Church in San Jose, California

Five Wounds Portuguese National Church (Igreja Nacional Portuguesa das Cinco Chagas) is a Latin Catholic parish church of the Catholic Church in San Jose, California, in the Little Portugal neighborhood of East San Jose. The church was founded on November 8, 1914.

The parish and its church are under the jurisdiction of the Diocese of San Jose in California and its bishop, Oscar Cantú.

==History==

Its name is derived from the Five Holy Wounds (Cinco Chagas) -- the five piercing wounds that Jesus Christ suffered during his crucifixion.

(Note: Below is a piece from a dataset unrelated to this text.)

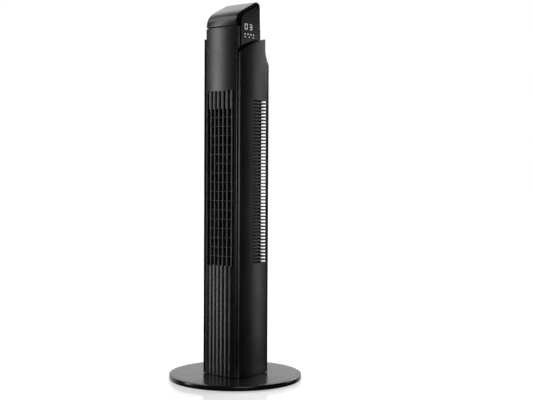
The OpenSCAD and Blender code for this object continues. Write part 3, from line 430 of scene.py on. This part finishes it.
def build_base():
    """Turned disc with a crisp bevel, a rolled lower edge and a hollow underside."""
    r = BASE_HIGH.x
    top = BASE_HIGH.z
    low = BASE_LOW.z
    bevel = 1.2 * MM
    soft = 0.35 * MM
    dip = 0.1 * MM
    roll = 0.8 * MM
    roof = top - WALL
    profile = [
        (0, roof), (r - WALL, roof), (r - WALL, low), (r - roll, low),
        (r - 0.3 * MM, low + 0.2 * MM), (r, low + roll),
        (r, top - bevel - soft), (r - dip, top - bevel), (r - bevel, top - dip),
        (r - bevel - soft, top), (r * 0.9, top), (r * 0.5, top), (0, top)]
    piece = mesh_object("base_plate", *lathe(profile, 256), angle=30)
    place(piece, "base", "base_black", BASE_BLACK, "base_disc")


# ------------------------------------------------------------ front panel

def rib_inset(x):
    """Depth of the ribbed front behind the smooth arc at x."""
    off = min(abs(x - c) for c in FIN_X)
    crest = RIB_CREST_R - math.sqrt(RIB_CREST_R ** 2 - min(off, RIB_FLAT) ** 2)
    if off <= RIB_FLAT:
        return crest
    share = min(1.0, (off - RIB_FLAT) / (FIN_PITCH / 2 - RIB_FLAT))
    return mix(crest, RIB_DEPTH, math.sin(share * math.pi / 2) ** 1.2)


def panel_columns():
    """X stations across the ribs, and the two edges of the grille's opening."""
    steps = 12
    start = FIN_X[0] - FIN_PITCH / 2
    xs = [start + k * FIN_PITCH / steps for k in range(FIN_COUNT * steps + 1)]
    return [-GRILLE_HALF, *xs, GRILLE_HALF]


def panel_section(ribbed):
    """Points of the panel's outer face in plan, from the left return to the right one."""
    corner = 4.2 * MM
    steps = 8
    land = 1 * MM
    edge = 0.4 * MM
    right = [(FRONT_HALF, RETURN_Y)]
    for k in range(steps + 1):
        a = math.radians(90 * k / steps)
        x = FRONT_HALF - corner + corner * math.cos(a)
        y = front_y(FRONT_HALF - corner) + corner - corner * math.sin(a)
        right.append((x, y))
    left = [(-x, y) for x, y in right]
    inner = []
    for x in panel_columns():
        inset = rib_inset(x) if ribbed and abs(x) < GRILLE_HALF - land else 0
        inner.append((x, front_y(x) + inset))
    strip = [(x, front_y(x)) for x in (-GRILLE_HALF - edge, GRILLE_HALF + edge)]
    return [*left, strip[0], *inner, strip[1], *reversed(right)]


def build_front_panel():
    """Sheet with the ribs below, the grille's opening in the middle and the smooth crown above."""
    plain = panel_section(False)
    ribbed = panel_section(True)
    edge = 0.8 * MM
    seam = SEAM_Z - SEAM_GAP
    rows = [
        (COLUMN_Z, ribbed), (COLUMN_Z + 0.5 * MM, ribbed),
        (mix(COLUMN_Z, GRILLE_BOTTOM, 0.5), ribbed), (GRILLE_BOTTOM, ribbed),
        (mix(GRILLE_BOTTOM, GRILLE_TOP, 0.5), plain), (GRILLE_TOP, plain),
        (GRILLE_TOP + edge, plain), (mix(GRILLE_TOP, SEAM_Z, 0.5), plain),
        (seam - edge, plain), (seam, plain)]
    first = next(i for i, p in enumerate(plain) if abs(p[0] + GRILLE_HALF) < SAME)
    last = next(i for i, p in enumerate(plain) if abs(p[0] - GRILLE_HALF) < SAME)

    def point(i, j):
        z, section = rows[j]
        return (*section[i], z)

    def keep(i, j):
        open_row = rows[j][0] >= GRILLE_BOTTOM - SAME and rows[j + 1][0] <= GRILLE_TOP + SAME
        return not (open_row and first <= i < last)

    piece = mesh_object("front_shell", *grid(len(plain), len(rows), point, keep), angle=50)
    drop_loose(piece)
    thicken(piece, WALL)
    soften(piece, 0.35 * MM)
    place(piece, "column", "front_black", FRONT_BLACK, "front_panel")


def build_groove_floor():
    """Flanges of the front panel that close the grooves beside it."""
    overlap = 1.1 * MM
    flange_t = 2 * MM
    foot_z = COLUMN_Z + 3.4 * MM
    top_z = SIDE_TOP_FRONT - 4 * MM
    parts = []
    for sign in (-1, 1):
        xs = sorted((sign * (FRONT_HALF - 1 * MM), sign * (SIDE_X + overlap)))
        parts.append(rounded_box(*xs, RETURN_Y - flange_t, RETURN_Y, foot_z, top_z, 0.4 * MM))
    piece = mesh_object("groove_floor", *joined(parts))
    place(piece, "column", "front_black", FRONT_BLACK)


# ------------------------------------------------------------ outlet grille

GRILLE_GAP = 0.3 * MM
GRILLE_BACK = 10.5 * MM
GRILLE_INNER_HALF = FRONT_HALF - WALL - GRILLE_GAP
LAND_H = 43 * MM


def build_fins():
    """Rounded upright fins that widen into broad lands at the top."""
    fin_half = 2 * MM
    fin_front = 3 * MM
    land_half = 4 * MM
    land_foot = GRILLE_TOP - LAND_H
    parts = []
    for x in FIN_X:
        y = front_y(x)
        parts.append(rounded_box(x - fin_half, x + fin_half, y + fin_front, y + GRILLE_BACK,
                                 GRILLE_BOTTOM + GRILLE_GAP, land_foot, 0.9 * MM))
        parts.append(rounded_box(x - land_half, x + land_half, y + GRILLE_GAP, y + GRILLE_BACK,
                                 land_foot, GRILLE_TOP - GRILLE_GAP, 1.1 * MM))
    fins = mesh_object("grille_fins", *joined(parts), angle=50)
    soften(fins, 0.4 * MM)
    place(fins, "column", "grille_black", GRILLE_BLACK, "outlet_grille")


def curved_bar(section, steps):
    """Bar along the front arc: its section is a loop of (back from the arc, z) points."""
    n = len(section)
    verts, faces = [], []
    for k in range(steps + 1):
        x = mix(-GRILLE_INNER_HALF, GRILLE_INNER_HALF, k / steps)
        verts += [(x, front_y(x) + back, z) for back, z in section]
    for k in range(steps):
        for s in range(n):
            a, b = k * n + s, k * n + (s + 1) % n
            faces.append((a, b, b + n, a + n))
    faces.append(tuple(range(n)))
    faces.append(tuple(reversed(range(steps * n, (steps + 1) * n))))
    return verts, faces


def build_wires():
    """Round cross wires behind the fins."""
    wire_r = 1.1 * MM
    middle = 4.6 * MM + wire_r
    pitch = 22 * MM
    clear = 20 * MM
    sides = 8
    count = int((GRILLE_TOP - GRILLE_BOTTOM - LAND_H - clear) / pitch + SAME) + 1
    turns = [2 * math.pi * s / sides for s in range(sides)]
    wires = []
    for n in range(count):
        z = GRILLE_BOTTOM + pitch * (n + 1)
        section = [(middle + wire_r * math.cos(a), z + wire_r * math.sin(a)) for a in turns]
        wires.append(curved_bar(section, 16))
    net = mesh_object("grille_wires", *joined(wires), angle=60)
    place(net, "column", "grille_black", GRILLE_BLACK)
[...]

Located at 1375 East Santa Clara Street in San Jose (just off U.S. Highway 101), the Portuguese National Church of Five Wounds are the heart and soul of Little Portugal. On November 16, 1913, Portuguese residents of San Jose purchased the land that became the site of Five Wounds. However, it was not until 1914 that the parish was created. In collaboration with Mr. Manuel Teixeira de Frietas, the Portuguese community asked Archbishop Patrick Riordan for the blessing to build a church. The blessing was given and in 1914 “we opened the house that today is the parish residence and the first bazaar in benefit of the church.” But in 1915, through a petition signed by the Portuguese residence of San Jose, the Archdiocese of San Francisco officially approved the parish as the National Church of Portuguese of Five Wounds. Timber and wood from the Portuguese Pavilion that was in display in the Panama Pacific International Exposition in San Francisco in 1915 was used to build the church. The building material, which was brought over from Portugal to build the Portuguese Pavilion, was transported by wagon through the Camino Real. On the 15th of November “Msgr. Henrique A. Ribeiro celebrated the first mass as pastor of the new parish.”